WRITTEN EXERCISE: Please restate the following records word for word.

INPUT FOR THIS TASK:
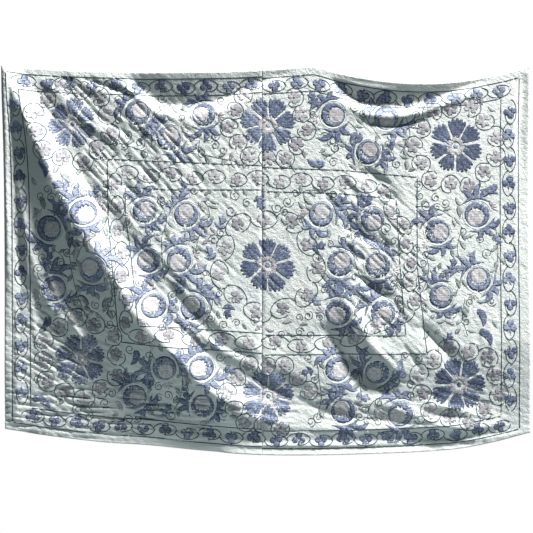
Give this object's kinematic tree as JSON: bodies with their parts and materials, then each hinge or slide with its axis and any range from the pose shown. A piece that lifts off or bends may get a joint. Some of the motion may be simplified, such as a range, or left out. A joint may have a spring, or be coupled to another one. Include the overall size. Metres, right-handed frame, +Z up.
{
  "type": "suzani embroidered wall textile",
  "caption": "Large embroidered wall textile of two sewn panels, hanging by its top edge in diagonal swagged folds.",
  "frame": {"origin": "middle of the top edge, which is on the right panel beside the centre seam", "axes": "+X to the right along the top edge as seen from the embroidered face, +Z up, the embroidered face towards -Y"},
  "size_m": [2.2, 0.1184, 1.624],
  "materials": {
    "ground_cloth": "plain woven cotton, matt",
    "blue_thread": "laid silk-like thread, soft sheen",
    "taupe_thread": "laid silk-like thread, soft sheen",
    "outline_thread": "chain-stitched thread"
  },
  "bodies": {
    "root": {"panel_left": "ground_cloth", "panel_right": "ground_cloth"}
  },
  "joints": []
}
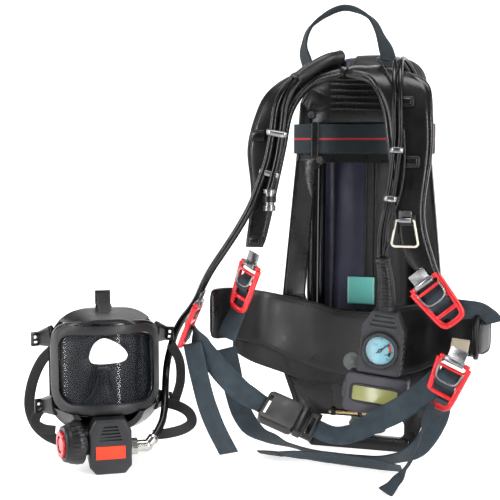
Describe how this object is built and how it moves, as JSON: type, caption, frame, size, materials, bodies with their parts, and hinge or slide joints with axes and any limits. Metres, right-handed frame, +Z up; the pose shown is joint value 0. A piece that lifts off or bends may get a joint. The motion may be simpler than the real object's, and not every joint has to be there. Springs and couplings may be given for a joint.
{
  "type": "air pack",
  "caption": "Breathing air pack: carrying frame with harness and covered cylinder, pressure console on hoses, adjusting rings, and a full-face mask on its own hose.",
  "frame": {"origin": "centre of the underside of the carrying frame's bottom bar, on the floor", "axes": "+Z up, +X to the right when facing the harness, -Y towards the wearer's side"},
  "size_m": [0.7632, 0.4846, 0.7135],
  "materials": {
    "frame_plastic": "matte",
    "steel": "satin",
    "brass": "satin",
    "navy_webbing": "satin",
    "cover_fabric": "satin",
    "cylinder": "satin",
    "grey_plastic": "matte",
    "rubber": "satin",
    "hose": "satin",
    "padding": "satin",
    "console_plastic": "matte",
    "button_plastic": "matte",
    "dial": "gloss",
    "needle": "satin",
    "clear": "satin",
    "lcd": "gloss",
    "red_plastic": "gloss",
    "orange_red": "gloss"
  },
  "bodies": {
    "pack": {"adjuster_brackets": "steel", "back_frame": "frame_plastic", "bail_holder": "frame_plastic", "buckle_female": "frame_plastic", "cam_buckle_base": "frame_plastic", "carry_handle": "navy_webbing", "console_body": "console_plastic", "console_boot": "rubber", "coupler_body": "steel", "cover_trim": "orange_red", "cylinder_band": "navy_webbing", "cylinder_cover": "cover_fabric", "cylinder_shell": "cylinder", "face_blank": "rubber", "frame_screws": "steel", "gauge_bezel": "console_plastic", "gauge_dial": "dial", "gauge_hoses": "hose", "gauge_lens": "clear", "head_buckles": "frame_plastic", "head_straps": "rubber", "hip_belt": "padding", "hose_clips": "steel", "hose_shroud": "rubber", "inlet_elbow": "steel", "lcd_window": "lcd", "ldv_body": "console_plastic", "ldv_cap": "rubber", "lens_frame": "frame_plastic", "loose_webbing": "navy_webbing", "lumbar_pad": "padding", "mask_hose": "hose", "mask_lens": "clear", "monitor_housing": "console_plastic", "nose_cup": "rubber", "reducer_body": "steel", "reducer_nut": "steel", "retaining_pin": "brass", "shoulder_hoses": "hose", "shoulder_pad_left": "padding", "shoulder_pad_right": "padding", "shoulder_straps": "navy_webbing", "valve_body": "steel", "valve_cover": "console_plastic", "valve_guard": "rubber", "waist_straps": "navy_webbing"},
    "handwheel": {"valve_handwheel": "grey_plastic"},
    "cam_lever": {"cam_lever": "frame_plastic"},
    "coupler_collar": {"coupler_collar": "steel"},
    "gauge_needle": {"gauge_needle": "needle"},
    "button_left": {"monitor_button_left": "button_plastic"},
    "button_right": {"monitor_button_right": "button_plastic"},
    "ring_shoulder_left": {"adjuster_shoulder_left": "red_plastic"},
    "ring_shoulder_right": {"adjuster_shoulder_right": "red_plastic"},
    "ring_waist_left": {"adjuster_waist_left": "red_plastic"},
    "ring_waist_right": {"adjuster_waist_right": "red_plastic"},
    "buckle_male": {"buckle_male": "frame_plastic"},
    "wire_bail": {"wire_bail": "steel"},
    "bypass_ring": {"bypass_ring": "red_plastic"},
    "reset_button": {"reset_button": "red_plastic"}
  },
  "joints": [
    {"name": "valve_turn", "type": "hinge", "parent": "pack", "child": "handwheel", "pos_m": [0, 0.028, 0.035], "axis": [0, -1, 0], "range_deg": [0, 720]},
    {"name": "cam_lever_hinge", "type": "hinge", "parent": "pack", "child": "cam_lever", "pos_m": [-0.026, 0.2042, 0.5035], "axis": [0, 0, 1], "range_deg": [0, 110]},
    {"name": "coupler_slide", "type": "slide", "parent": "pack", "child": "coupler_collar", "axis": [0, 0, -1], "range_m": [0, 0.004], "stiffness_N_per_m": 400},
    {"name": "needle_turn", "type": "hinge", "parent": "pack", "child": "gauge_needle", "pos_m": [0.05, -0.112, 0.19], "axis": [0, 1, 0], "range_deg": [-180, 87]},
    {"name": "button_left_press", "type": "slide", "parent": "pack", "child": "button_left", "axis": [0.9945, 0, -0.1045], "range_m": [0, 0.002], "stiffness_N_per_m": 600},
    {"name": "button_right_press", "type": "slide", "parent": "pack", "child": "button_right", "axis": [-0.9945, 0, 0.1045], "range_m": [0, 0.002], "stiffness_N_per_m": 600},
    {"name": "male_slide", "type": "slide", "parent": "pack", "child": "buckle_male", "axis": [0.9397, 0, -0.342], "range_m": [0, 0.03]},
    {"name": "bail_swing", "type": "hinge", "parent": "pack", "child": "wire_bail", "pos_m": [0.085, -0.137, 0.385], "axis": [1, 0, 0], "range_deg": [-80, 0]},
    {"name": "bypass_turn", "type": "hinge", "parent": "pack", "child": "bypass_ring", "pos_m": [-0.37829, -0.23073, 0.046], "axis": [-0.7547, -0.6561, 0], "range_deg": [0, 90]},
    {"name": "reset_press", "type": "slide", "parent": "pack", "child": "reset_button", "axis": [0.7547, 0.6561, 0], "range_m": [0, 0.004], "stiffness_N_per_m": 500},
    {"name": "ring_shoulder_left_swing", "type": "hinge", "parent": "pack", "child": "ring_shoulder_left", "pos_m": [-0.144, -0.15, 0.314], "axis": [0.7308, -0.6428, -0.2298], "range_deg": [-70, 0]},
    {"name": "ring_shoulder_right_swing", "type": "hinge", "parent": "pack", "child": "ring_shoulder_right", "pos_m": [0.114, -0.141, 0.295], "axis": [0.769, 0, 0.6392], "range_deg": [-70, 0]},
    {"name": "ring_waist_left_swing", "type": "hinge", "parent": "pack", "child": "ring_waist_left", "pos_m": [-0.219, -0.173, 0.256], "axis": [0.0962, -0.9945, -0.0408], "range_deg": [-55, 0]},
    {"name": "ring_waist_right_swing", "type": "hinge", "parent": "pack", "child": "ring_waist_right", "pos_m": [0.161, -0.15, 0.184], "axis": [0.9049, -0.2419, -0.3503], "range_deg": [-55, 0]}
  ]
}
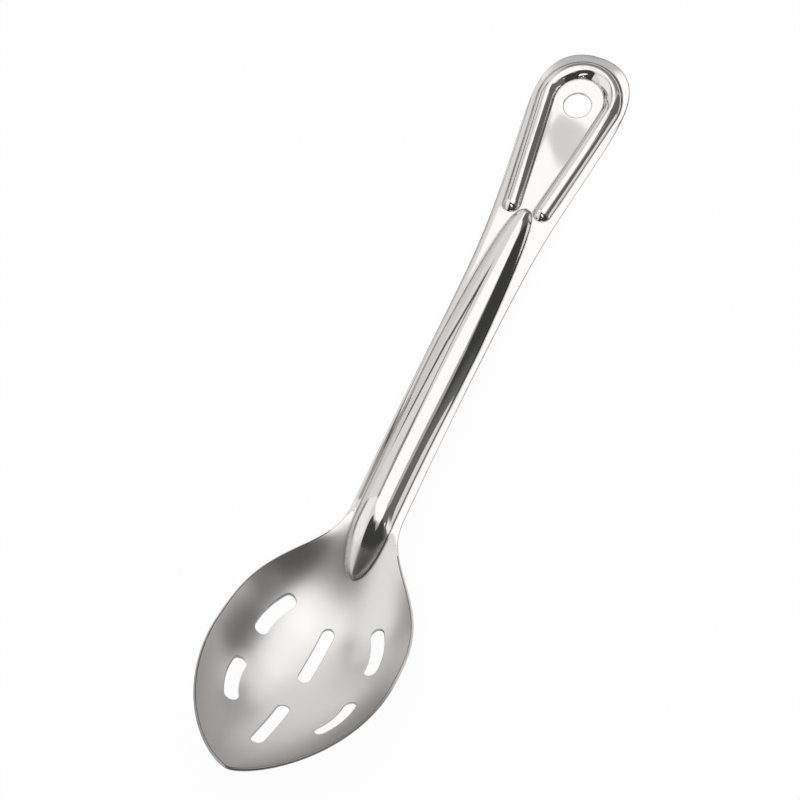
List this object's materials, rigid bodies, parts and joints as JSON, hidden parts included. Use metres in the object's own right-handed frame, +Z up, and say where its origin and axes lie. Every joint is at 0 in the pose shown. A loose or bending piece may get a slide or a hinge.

FINAL RESULT:
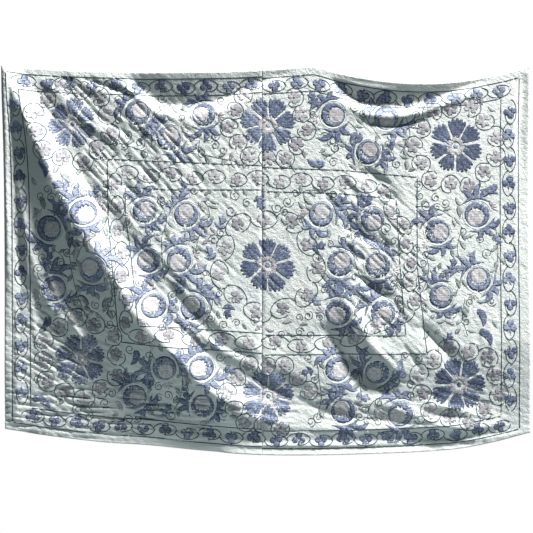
Give this object's kinematic tree as JSON: bodies with their parts and materials, then each hinge or slide with its axis and any range from the pose shown. A piece that lifts off or bends may get a joint. Some of the motion may be simplified, such as a range, or left out. A joint may have a spring, or be coupled to another one. Include the overall size. Metres, right-handed frame, +Z up.
{
  "type": "suzani embroidered wall textile",
  "caption": "Large embroidered wall textile of two sewn panels, hanging by its top edge in diagonal swagged folds.",
  "frame": {"origin": "middle of the top edge, which is on the right panel beside the centre seam", "axes": "+X to the right along the top edge as seen from the embroidered face, +Z up, the embroidered face towards -Y"},
  "size_m": [2.2, 0.1184, 1.624],
  "materials": {
    "ground_cloth": "plain woven cotton, matt",
    "blue_thread": "laid silk-like thread, soft sheen",
    "taupe_thread": "laid silk-like thread, soft sheen",
    "outline_thread": "chain-stitched thread"
  },
  "bodies": {
    "root": {"panel_left": "ground_cloth", "panel_right": "ground_cloth"}
  },
  "joints": []
}
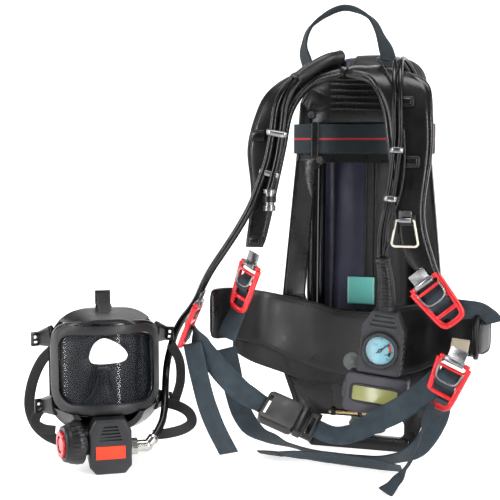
Describe how this object is built and how it moves, as JSON: type, caption, frame, size, materials, bodies with their parts, and hinge or slide joints with axes and any limits. Metres, right-handed frame, +Z up; the pose shown is joint value 0. A piece that lifts off or bends may get a joint. The motion may be simpler than the real object's, and not every joint has to be there. Springs and couplings may be given for a joint.
{
  "type": "air pack",
  "caption": "Breathing air pack: carrying frame with harness and covered cylinder, pressure console on hoses, adjusting rings, and a full-face mask on its own hose.",
  "frame": {"origin": "centre of the underside of the carrying frame's bottom bar, on the floor", "axes": "+Z up, +X to the right when facing the harness, -Y towards the wearer's side"},
  "size_m": [0.7632, 0.4846, 0.7135],
  "materials": {
    "frame_plastic": "matte",
    "steel": "satin",
    "brass": "satin",
    "navy_webbing": "satin",
    "cover_fabric": "satin",
    "cylinder": "satin",
    "grey_plastic": "matte",
    "rubber": "satin",
    "hose": "satin",
    "padding": "satin",
    "console_plastic": "matte",
    "button_plastic": "matte",
    "dial": "gloss",
    "needle": "satin",
    "clear": "satin",
    "lcd": "gloss",
    "red_plastic": "gloss",
    "orange_red": "gloss"
  },
  "bodies": {
    "pack": {"adjuster_brackets": "steel", "back_frame": "frame_plastic", "bail_holder": "frame_plastic", "buckle_female": "frame_plastic", "cam_buckle_base": "frame_plastic", "carry_handle": "navy_webbing", "console_body": "console_plastic", "console_boot": "rubber", "coupler_body": "steel", "cover_trim": "orange_red", "cylinder_band": "navy_webbing", "cylinder_cover": "cover_fabric", "cylinder_shell": "cylinder", "face_blank": "rubber", "frame_screws": "steel", "gauge_bezel": "console_plastic", "gauge_dial": "dial", "gauge_hoses": "hose", "gauge_lens": "clear", "head_buckles": "frame_plastic", "head_straps": "rubber", "hip_belt": "padding", "hose_clips": "steel", "hose_shroud": "rubber", "inlet_elbow": "steel", "lcd_window": "lcd", "ldv_body": "console_plastic", "ldv_cap": "rubber", "lens_frame": "frame_plastic", "loose_webbing": "navy_webbing", "lumbar_pad": "padding", "mask_hose": "hose", "mask_lens": "clear", "monitor_housing": "console_plastic", "nose_cup": "rubber", "reducer_body": "steel", "reducer_nut": "steel", "retaining_pin": "brass", "shoulder_hoses": "hose", "shoulder_pad_left": "padding", "shoulder_pad_right": "padding", "shoulder_straps": "navy_webbing", "valve_body": "steel", "valve_cover": "console_plastic", "valve_guard": "rubber", "waist_straps": "navy_webbing"},
    "handwheel": {"valve_handwheel": "grey_plastic"},
    "cam_lever": {"cam_lever": "frame_plastic"},
    "coupler_collar": {"coupler_collar": "steel"},
    "gauge_needle": {"gauge_needle": "needle"},
    "button_left": {"monitor_button_left": "button_plastic"},
    "button_right": {"monitor_button_right": "button_plastic"},
    "ring_shoulder_left": {"adjuster_shoulder_left": "red_plastic"},
    "ring_shoulder_right": {"adjuster_shoulder_right": "red_plastic"},
    "ring_waist_left": {"adjuster_waist_left": "red_plastic"},
    "ring_waist_right": {"adjuster_waist_right": "red_plastic"},
    "buckle_male": {"buckle_male": "frame_plastic"},
    "wire_bail": {"wire_bail": "steel"},
    "bypass_ring": {"bypass_ring": "red_plastic"},
    "reset_button": {"reset_button": "red_plastic"}
  },
  "joints": [
    {"name": "valve_turn", "type": "hinge", "parent": "pack", "child": "handwheel", "pos_m": [0, 0.028, 0.035], "axis": [0, -1, 0], "range_deg": [0, 720]},
    {"name": "cam_lever_hinge", "type": "hinge", "parent": "pack", "child": "cam_lever", "pos_m": [-0.026, 0.2042, 0.5035], "axis": [0, 0, 1], "range_deg": [0, 110]},
    {"name": "coupler_slide", "type": "slide", "parent": "pack", "child": "coupler_collar", "axis": [0, 0, -1], "range_m": [0, 0.004], "stiffness_N_per_m": 400},
    {"name": "needle_turn", "type": "hinge", "parent": "pack", "child": "gauge_needle", "pos_m": [0.05, -0.112, 0.19], "axis": [0, 1, 0], "range_deg": [-180, 87]},
    {"name": "button_left_press", "type": "slide", "parent": "pack", "child": "button_left", "axis": [0.9945, 0, -0.1045], "range_m": [0, 0.002], "stiffness_N_per_m": 600},
    {"name": "button_right_press", "type": "slide", "parent": "pack", "child": "button_right", "axis": [-0.9945, 0, 0.1045], "range_m": [0, 0.002], "stiffness_N_per_m": 600},
    {"name": "male_slide", "type": "slide", "parent": "pack", "child": "buckle_male", "axis": [0.9397, 0, -0.342], "range_m": [0, 0.03]},
    {"name": "bail_swing", "type": "hinge", "parent": "pack", "child": "wire_bail", "pos_m": [0.085, -0.137, 0.385], "axis": [1, 0, 0], "range_deg": [-80, 0]},
    {"name": "bypass_turn", "type": "hinge", "parent": "pack", "child": "bypass_ring", "pos_m": [-0.37829, -0.23073, 0.046], "axis": [-0.7547, -0.6561, 0], "range_deg": [0, 90]},
    {"name": "reset_press", "type": "slide", "parent": "pack", "child": "reset_button", "axis": [0.7547, 0.6561, 0], "range_m": [0, 0.004], "stiffness_N_per_m": 500},
    {"name": "ring_shoulder_left_swing", "type": "hinge", "parent": "pack", "child": "ring_shoulder_left", "pos_m": [-0.144, -0.15, 0.314], "axis": [0.7308, -0.6428, -0.2298], "range_deg": [-70, 0]},
    {"name": "ring_shoulder_right_swing", "type": "hinge", "parent": "pack", "child": "ring_shoulder_right", "pos_m": [0.114, -0.141, 0.295], "axis": [0.769, 0, 0.6392], "range_deg": [-70, 0]},
    {"name": "ring_waist_left_swing", "type": "hinge", "parent": "pack", "child": "ring_waist_left", "pos_m": [-0.219, -0.173, 0.256], "axis": [0.0962, -0.9945, -0.0408], "range_deg": [-55, 0]},
    {"name": "ring_waist_right_swing", "type": "hinge", "parent": "pack", "child": "ring_waist_right", "pos_m": [0.161, -0.15, 0.184], "axis": [0.9049, -0.2419, -0.3503], "range_deg": [-55, 0]}
  ]
}
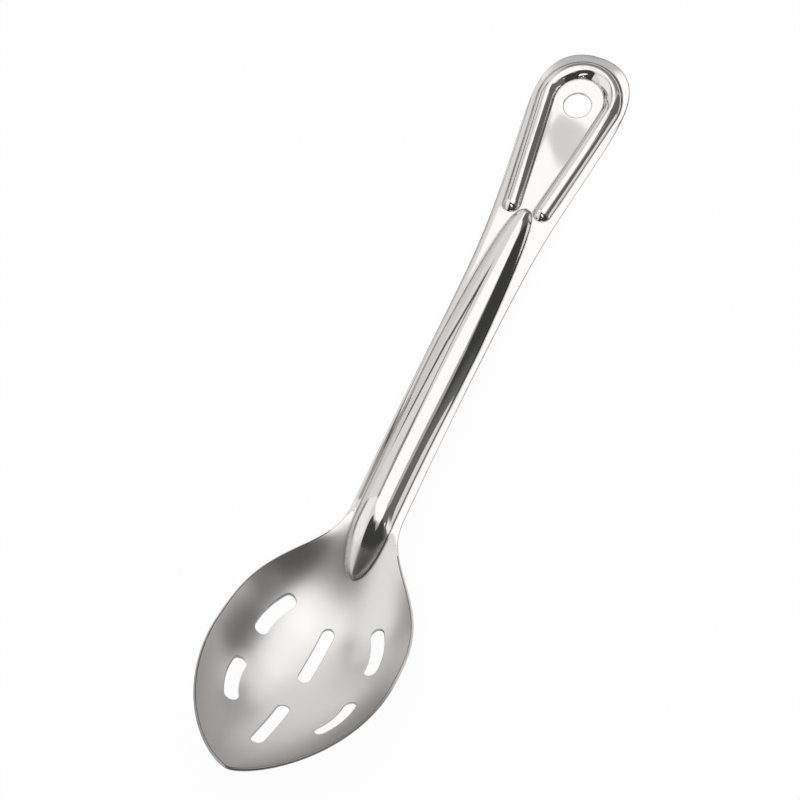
List this object's materials, rigid bodies, parts and joints as JSON, hidden parts included. Use metres in the object's own right-handed frame, +Z up, and say where its origin and axes lie. Every joint is at 0 in the pose shown. A loose or bending piece may get a slide or a hinge.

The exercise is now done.